▶ _DESCRIPTION OF THE TASK_
Quote verbatim every line from the line containing "point = shown.matrix_world" to the line containing "PLAN_STEPS = 176", inclusive of both, and no other line.

▶ _DATA SHOWN_

## Start

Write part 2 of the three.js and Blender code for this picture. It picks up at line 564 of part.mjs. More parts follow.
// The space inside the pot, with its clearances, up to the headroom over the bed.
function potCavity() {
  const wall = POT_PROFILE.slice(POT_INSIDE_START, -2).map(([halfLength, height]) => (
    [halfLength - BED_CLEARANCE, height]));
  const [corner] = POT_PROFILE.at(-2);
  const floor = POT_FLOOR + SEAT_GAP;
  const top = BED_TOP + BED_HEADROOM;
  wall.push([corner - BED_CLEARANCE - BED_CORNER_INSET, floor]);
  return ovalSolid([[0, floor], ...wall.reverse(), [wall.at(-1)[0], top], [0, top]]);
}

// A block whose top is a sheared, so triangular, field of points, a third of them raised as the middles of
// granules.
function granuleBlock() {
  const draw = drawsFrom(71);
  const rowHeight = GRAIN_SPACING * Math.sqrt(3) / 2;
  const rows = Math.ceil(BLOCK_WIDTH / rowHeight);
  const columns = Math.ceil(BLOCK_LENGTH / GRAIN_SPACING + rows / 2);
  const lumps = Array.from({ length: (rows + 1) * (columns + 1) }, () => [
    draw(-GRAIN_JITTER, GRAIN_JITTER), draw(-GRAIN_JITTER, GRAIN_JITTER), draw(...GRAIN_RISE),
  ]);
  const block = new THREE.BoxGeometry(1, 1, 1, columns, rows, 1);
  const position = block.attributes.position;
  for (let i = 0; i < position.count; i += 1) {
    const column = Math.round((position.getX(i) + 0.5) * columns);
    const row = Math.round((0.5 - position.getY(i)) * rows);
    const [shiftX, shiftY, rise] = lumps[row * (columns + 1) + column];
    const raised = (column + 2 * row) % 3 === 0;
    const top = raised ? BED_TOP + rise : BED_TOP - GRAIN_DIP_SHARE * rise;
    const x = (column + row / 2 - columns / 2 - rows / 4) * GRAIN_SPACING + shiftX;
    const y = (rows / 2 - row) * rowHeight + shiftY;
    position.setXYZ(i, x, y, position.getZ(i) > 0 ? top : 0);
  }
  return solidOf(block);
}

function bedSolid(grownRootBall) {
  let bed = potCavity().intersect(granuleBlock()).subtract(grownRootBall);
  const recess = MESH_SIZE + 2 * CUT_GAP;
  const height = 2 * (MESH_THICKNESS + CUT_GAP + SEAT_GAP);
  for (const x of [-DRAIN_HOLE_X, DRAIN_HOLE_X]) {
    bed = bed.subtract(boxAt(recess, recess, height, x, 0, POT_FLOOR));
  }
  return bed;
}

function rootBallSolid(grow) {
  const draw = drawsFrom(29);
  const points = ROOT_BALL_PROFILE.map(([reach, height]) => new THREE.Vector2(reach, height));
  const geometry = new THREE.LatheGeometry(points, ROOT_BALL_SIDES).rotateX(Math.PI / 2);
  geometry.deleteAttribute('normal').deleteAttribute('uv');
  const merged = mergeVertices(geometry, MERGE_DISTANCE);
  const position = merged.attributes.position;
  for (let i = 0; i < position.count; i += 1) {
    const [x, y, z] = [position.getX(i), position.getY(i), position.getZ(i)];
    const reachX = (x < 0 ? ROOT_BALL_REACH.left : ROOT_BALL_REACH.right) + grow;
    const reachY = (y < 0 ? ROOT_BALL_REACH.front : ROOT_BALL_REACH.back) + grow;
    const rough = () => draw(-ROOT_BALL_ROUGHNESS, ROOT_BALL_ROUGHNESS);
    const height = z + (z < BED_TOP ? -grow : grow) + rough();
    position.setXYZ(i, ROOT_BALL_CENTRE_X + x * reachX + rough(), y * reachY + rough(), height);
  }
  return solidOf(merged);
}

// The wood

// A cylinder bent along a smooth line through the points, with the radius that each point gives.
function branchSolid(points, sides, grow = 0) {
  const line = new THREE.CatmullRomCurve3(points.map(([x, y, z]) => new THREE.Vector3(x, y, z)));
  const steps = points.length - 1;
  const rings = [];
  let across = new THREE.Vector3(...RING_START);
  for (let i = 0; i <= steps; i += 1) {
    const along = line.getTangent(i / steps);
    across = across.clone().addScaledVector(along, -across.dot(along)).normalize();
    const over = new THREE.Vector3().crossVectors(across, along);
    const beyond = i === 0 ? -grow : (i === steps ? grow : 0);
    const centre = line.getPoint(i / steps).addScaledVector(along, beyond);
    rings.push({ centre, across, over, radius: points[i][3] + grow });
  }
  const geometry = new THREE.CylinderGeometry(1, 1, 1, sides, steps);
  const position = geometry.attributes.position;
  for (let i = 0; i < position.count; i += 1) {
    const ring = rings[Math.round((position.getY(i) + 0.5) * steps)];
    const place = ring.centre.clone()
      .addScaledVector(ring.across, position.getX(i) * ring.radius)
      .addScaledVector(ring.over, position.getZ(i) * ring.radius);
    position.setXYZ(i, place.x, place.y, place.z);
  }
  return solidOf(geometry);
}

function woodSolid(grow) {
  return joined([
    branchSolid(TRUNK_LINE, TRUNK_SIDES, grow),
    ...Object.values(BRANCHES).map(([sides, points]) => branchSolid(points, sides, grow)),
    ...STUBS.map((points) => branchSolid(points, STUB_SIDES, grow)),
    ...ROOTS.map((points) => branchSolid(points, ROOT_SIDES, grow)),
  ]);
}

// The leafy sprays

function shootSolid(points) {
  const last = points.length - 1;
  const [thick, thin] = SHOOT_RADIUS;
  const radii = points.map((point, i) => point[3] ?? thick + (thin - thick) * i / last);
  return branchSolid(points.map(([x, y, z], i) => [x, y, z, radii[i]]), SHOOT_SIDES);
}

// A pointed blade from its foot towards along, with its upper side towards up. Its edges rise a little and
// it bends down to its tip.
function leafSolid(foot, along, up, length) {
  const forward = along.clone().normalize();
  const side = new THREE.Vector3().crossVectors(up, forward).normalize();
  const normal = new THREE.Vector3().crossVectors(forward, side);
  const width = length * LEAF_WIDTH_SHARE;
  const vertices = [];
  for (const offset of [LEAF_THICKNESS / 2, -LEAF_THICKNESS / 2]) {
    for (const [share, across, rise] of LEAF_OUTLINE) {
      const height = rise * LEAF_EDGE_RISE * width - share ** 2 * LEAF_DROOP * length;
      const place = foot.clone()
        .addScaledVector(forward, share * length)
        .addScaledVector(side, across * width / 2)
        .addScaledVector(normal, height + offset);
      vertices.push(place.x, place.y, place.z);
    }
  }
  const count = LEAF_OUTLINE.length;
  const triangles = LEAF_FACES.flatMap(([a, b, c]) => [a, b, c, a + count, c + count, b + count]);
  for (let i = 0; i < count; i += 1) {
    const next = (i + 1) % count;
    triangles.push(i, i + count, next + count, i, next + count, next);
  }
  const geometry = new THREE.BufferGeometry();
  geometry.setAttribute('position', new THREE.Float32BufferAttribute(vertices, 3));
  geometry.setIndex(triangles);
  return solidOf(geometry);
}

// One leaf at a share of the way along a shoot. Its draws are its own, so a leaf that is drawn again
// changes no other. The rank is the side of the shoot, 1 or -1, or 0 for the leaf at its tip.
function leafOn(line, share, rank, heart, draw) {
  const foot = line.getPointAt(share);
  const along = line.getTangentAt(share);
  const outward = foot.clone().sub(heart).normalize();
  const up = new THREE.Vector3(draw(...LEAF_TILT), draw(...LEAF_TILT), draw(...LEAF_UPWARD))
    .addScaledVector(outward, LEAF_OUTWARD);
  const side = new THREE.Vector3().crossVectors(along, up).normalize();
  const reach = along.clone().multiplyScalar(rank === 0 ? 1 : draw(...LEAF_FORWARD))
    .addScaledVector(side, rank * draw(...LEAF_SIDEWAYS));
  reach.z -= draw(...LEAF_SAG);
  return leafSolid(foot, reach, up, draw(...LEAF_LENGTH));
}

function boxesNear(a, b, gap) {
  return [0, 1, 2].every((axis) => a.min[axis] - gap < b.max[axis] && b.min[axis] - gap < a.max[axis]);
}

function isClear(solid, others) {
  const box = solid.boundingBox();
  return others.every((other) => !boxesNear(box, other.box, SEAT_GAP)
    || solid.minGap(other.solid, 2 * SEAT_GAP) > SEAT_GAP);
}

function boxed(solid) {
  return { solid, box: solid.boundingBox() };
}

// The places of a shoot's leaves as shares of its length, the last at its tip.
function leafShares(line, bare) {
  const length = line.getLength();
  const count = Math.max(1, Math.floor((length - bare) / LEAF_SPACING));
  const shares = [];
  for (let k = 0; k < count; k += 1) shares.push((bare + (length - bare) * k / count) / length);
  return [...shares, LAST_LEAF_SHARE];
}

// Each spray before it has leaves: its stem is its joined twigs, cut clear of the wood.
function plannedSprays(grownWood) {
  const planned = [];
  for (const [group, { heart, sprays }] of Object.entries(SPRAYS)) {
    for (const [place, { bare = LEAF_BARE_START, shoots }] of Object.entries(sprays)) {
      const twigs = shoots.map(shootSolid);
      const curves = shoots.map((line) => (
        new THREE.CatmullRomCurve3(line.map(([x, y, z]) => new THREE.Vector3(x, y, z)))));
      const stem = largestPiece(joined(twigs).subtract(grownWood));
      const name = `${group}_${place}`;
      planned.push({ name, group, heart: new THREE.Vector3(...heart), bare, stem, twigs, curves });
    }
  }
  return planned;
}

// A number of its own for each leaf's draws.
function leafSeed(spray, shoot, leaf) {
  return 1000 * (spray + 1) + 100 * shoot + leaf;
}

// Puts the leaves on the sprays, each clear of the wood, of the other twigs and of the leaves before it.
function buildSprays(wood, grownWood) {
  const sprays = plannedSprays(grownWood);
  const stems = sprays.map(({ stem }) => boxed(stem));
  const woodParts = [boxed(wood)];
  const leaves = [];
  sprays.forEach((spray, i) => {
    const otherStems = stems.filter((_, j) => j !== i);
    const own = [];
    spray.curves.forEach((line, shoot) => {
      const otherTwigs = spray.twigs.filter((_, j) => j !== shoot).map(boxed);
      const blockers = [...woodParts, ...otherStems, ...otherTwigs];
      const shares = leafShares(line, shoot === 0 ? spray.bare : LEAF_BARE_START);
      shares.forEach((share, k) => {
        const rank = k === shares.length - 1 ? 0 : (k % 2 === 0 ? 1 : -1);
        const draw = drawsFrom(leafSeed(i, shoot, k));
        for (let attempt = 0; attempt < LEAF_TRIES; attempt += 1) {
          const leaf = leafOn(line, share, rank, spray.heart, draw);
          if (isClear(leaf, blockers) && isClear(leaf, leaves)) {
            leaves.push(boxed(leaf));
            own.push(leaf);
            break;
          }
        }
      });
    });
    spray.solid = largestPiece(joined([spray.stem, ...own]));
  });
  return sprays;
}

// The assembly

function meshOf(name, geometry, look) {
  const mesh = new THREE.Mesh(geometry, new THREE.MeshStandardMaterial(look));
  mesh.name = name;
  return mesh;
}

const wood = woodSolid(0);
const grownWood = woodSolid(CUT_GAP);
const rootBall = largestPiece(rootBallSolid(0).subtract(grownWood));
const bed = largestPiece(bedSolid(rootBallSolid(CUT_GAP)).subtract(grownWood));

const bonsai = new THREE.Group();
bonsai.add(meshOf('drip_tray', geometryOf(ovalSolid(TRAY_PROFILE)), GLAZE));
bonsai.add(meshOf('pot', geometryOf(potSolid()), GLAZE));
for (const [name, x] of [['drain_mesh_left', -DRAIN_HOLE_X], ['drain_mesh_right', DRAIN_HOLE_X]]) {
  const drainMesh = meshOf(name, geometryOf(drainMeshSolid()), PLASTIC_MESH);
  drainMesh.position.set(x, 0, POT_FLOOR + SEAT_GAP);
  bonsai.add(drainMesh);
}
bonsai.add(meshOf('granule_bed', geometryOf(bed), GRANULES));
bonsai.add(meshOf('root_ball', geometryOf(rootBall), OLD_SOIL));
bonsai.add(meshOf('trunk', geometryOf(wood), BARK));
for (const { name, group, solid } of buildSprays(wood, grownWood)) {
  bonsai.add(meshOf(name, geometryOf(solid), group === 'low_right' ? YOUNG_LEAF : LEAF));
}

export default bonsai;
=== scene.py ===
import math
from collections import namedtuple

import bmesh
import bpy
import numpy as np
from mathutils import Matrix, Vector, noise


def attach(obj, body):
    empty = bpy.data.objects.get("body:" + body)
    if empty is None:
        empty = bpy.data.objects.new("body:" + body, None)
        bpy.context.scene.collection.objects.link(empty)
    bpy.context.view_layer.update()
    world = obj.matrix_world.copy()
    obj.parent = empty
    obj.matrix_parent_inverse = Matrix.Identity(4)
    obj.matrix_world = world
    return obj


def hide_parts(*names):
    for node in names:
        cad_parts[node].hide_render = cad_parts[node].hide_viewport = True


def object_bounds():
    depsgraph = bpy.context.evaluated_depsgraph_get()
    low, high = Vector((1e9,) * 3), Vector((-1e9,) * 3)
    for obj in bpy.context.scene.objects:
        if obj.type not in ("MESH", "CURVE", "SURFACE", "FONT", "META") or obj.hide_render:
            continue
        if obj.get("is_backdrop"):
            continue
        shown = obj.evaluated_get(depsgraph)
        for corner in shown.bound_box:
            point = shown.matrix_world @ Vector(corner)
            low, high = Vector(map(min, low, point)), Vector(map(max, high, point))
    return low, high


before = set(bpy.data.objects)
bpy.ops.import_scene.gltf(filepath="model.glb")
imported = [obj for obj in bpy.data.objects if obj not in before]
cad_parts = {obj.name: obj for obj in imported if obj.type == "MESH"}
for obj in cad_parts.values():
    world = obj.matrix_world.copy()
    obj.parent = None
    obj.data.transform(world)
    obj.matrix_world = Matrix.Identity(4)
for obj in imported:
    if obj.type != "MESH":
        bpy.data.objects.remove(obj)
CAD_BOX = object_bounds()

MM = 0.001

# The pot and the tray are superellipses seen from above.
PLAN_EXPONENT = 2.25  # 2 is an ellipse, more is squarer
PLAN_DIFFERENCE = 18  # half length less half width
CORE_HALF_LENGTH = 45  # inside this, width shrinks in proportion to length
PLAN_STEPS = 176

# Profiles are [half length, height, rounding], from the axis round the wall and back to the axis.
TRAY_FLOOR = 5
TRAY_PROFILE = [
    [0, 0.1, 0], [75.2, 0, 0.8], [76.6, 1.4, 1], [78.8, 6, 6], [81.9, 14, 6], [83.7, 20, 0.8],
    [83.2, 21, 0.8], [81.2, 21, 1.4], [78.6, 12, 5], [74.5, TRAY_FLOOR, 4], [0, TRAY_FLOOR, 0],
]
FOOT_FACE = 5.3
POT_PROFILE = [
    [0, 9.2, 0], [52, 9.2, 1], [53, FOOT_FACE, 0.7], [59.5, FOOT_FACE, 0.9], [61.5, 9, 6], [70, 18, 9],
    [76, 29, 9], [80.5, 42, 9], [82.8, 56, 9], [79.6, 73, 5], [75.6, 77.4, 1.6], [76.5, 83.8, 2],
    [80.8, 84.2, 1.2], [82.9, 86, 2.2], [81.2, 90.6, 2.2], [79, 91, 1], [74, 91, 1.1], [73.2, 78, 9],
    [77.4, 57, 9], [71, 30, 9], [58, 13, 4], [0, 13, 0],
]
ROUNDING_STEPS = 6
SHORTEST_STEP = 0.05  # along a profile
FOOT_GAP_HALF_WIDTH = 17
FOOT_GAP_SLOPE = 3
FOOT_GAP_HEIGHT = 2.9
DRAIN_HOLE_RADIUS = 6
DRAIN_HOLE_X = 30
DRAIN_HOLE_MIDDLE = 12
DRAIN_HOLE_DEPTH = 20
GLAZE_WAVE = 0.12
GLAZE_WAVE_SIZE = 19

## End

▶ _TASK ANSWER_
            point = shown.matrix_world @ Vector(corner)
            low, high = Vector(map(min, low, point)), Vector(map(max, high, point))
    return low, high


before = set(bpy.data.objects)
bpy.ops.import_scene.gltf(filepath="model.glb")
imported = [obj for obj in bpy.data.objects if obj not in before]
cad_parts = {obj.name: obj for obj in imported if obj.type == "MESH"}
for obj in cad_parts.values():
    world = obj.matrix_world.copy()
    obj.parent = None
    obj.data.transform(world)
    obj.matrix_world = Matrix.Identity(4)
for obj in imported:
    if obj.type != "MESH":
        bpy.data.objects.remove(obj)
CAD_BOX = object_bounds()

MM = 0.001

# The pot and the tray are superellipses seen from above.
PLAN_EXPONENT = 2.25  # 2 is an ellipse, more is squarer
PLAN_DIFFERENCE = 18  # half length less half width
CORE_HALF_LENGTH = 45  # inside this, width shrinks in proportion to length
PLAN_STEPS = 176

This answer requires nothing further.